The Glade Guard are also pretty spectacular. Cheap enough to risk not having a place to deploy 20, they are mobile, good at hitting what they shoot at, and from 15" in hit on S4 so they are going to cause some casualties as well. They are, in my humble yet accurate opinion, one of the absolutely best Core choices in the game.

What went wrong
The Wood Elf close combat army simply does not fit my play style. Being skirmishers means they cannot rank up, cannot remove the opponent's rank bonus, and start every combat behind by 2 or 3. They are simply not good enough fighters to overcome that. they fail miserably every. stinking. time for me.

I hear of other people having great success with them. Good for those people. I keep using them because I think the concept is awesome, but they are the type of troop that would NEVER see the table top for me if I was in a highly competitive environment where I wanted to win.

The Dryads did okay but have the same limitations. Their ability to cause Fear might be all right against someone like the Skaven or Goblins or Brettonians...but against Undead it is no benefit at all and their limited combat ability does not offset that.
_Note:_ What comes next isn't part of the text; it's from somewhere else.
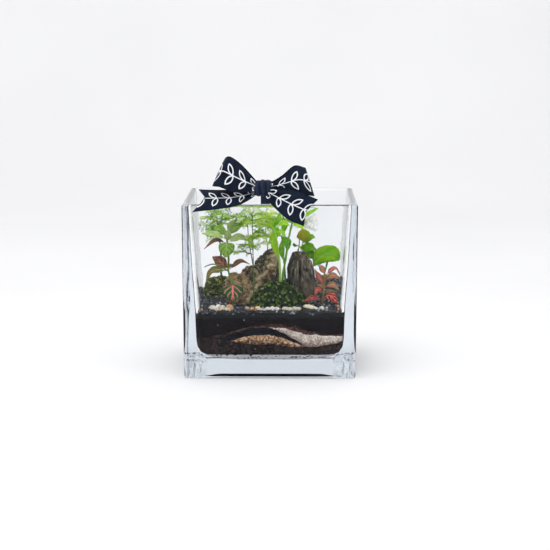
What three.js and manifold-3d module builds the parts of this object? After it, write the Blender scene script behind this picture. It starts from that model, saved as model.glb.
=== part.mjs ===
// A glass cube vase planted as a small terrarium, with a ribbon bow on its front rim.
// Units are millimetres. The origin is the centre of the underside. +X is right, +Y is back and +Z is up.
import * as THREE from "three";
import { mergeVertices } from "three/addons/utils/BufferGeometryUtils.js";
import Module from "manifold-3d";

const wasm = await Module();
wasm.setup();

// ---------------------------------------------------------------- driving dimensions

const HEIGHT = 150;
const GAP = 0.3; // between pieces that touch
const WIDE_GAP = 0.4; // where both pieces are curved
const CORNER_STEPS = 5; // segments in each rounded corner of the vessel

// Rings of the vessel as [half width, corner radius, height], each list from the bottom upwards
const OUTER_RINGS = [
  [72, 2.2, 0],
  [73.4, 2.8, 0.5],
  [73.8, 3, 1.8],
  [75, 3, HEIGHT - 2.2],
  [74.4, 2.8, HEIGHT - 0.6],
  [73, 2.5, HEIGHT],
];
const INNER_RINGS = [
  [24, 20, 12.4],
  [42, 24, 12.9],
  [51, 24, 14.4],
  [57.6, 17, 17.8],
  [61.4, 12.5, 22.6],
  [63.6, 9.5, 30],
  [64.6, 6.4, 57],
  [67.4, 5, 104],
  [69.6, 4, HEIGHT - 2.4],
  [70.2, 3.8, HEIGHT - 0.8],
  [71.4, 3.4, HEIGHT],
];
const FLOOR_CENTRE = 12.3;
const PUSH_UP = 0.5; // how far the middle of the underside is raised
const FILL_RINGS = 8; // how many of the inner rings, from the floor, the filling reaches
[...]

I am still likely to take one or the other to be War Machine or Mage hunters, but the Wood Elf army in close combat against even Skeletons is something that you will only see when I am badly outmaneuevered or hemmed in by terrain. They are just no good at it.
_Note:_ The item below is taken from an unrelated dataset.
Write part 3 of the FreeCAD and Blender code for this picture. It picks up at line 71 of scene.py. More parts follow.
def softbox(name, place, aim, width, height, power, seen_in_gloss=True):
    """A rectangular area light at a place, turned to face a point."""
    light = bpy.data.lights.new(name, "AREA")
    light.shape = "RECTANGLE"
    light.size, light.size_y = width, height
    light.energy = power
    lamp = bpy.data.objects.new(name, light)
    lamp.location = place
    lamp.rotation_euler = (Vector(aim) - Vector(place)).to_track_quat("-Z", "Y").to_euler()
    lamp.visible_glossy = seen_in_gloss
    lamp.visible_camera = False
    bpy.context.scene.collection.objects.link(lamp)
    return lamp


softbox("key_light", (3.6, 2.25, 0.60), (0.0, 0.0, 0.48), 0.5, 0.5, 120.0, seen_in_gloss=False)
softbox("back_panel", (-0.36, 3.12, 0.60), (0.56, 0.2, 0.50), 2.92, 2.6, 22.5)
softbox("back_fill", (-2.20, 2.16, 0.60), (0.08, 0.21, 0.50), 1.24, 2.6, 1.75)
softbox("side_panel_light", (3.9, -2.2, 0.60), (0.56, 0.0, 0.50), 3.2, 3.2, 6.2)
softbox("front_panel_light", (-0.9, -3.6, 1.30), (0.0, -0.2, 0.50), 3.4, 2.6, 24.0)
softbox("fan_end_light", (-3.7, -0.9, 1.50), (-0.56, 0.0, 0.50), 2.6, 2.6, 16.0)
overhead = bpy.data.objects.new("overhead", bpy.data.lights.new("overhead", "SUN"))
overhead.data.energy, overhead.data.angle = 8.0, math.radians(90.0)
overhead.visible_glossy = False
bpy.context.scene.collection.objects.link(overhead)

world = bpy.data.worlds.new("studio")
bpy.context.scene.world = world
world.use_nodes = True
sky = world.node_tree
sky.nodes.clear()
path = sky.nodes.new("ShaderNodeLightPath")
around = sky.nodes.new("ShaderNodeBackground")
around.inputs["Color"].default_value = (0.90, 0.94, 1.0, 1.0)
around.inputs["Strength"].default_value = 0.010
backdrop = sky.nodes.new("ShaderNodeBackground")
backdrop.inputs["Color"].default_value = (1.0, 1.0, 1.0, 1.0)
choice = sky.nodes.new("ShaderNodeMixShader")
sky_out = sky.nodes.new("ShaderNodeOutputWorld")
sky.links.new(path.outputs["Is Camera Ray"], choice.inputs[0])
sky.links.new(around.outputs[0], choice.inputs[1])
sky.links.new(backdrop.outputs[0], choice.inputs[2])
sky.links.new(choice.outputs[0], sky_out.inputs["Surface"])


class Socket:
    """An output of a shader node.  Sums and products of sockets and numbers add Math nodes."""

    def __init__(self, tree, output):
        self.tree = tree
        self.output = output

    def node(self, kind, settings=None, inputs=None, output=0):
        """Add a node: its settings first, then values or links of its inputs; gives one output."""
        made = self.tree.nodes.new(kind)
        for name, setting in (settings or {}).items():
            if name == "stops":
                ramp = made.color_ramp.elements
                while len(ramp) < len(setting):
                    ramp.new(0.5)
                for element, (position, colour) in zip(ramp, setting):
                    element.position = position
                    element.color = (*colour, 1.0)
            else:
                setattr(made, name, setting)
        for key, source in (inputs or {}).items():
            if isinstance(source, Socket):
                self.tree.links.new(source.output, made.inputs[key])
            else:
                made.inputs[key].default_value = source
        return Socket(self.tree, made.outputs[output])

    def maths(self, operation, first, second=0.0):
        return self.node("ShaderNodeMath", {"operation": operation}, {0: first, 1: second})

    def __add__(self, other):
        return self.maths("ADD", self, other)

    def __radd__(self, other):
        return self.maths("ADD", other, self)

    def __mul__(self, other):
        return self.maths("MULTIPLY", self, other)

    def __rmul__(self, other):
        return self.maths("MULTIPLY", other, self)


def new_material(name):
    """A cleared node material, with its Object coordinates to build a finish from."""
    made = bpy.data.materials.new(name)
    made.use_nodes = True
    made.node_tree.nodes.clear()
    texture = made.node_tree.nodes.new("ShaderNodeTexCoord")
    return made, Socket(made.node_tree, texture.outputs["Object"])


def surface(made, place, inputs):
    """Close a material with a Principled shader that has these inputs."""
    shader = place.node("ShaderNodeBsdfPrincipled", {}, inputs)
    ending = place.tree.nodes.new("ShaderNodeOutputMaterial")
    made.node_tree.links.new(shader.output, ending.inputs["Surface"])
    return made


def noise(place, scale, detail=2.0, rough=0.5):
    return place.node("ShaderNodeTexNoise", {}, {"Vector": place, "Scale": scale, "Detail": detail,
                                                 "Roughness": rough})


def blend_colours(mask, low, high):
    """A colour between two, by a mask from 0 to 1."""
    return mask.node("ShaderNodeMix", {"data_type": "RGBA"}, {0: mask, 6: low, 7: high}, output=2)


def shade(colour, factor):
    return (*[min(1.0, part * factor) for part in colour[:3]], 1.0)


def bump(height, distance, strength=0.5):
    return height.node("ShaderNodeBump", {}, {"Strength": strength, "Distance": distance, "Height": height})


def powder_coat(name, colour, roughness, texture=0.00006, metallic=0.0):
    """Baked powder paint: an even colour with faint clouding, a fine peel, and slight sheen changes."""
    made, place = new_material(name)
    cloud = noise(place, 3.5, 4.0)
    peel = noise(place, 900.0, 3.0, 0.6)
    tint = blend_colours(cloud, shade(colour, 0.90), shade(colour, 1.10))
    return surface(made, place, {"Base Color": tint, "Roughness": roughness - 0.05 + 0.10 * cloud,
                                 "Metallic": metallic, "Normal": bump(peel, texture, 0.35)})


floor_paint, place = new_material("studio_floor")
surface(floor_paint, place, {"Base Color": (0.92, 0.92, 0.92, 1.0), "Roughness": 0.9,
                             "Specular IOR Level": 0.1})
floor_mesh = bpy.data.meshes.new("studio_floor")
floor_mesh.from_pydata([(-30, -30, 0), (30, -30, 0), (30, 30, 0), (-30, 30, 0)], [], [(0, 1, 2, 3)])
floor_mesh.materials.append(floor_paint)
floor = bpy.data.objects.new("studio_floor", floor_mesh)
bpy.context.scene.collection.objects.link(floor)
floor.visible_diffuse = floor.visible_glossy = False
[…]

In the end, a fortunate barrage of "6s" meant I did enough wounds to his King to win the game. All the way through, it felt like I was winning...my arrows took out 20 Skeletons in two turns, I took out probably a dozen more in close combat...but he kept regenerating them and until the last turn, I was barely scratching out a draw.

Overall, it was a fun game with an Army I hope to play a bit more. I might try some other fun units like a Treeman (the Wood Elf version of a Shaggoth), Treekin....maybe even a Great Eagle or two. I do like the army and, against all odds, LOVE my cheesy paint job. Designed to look like Autumn, the bright Orange and Jade Green really pop on the battlefield.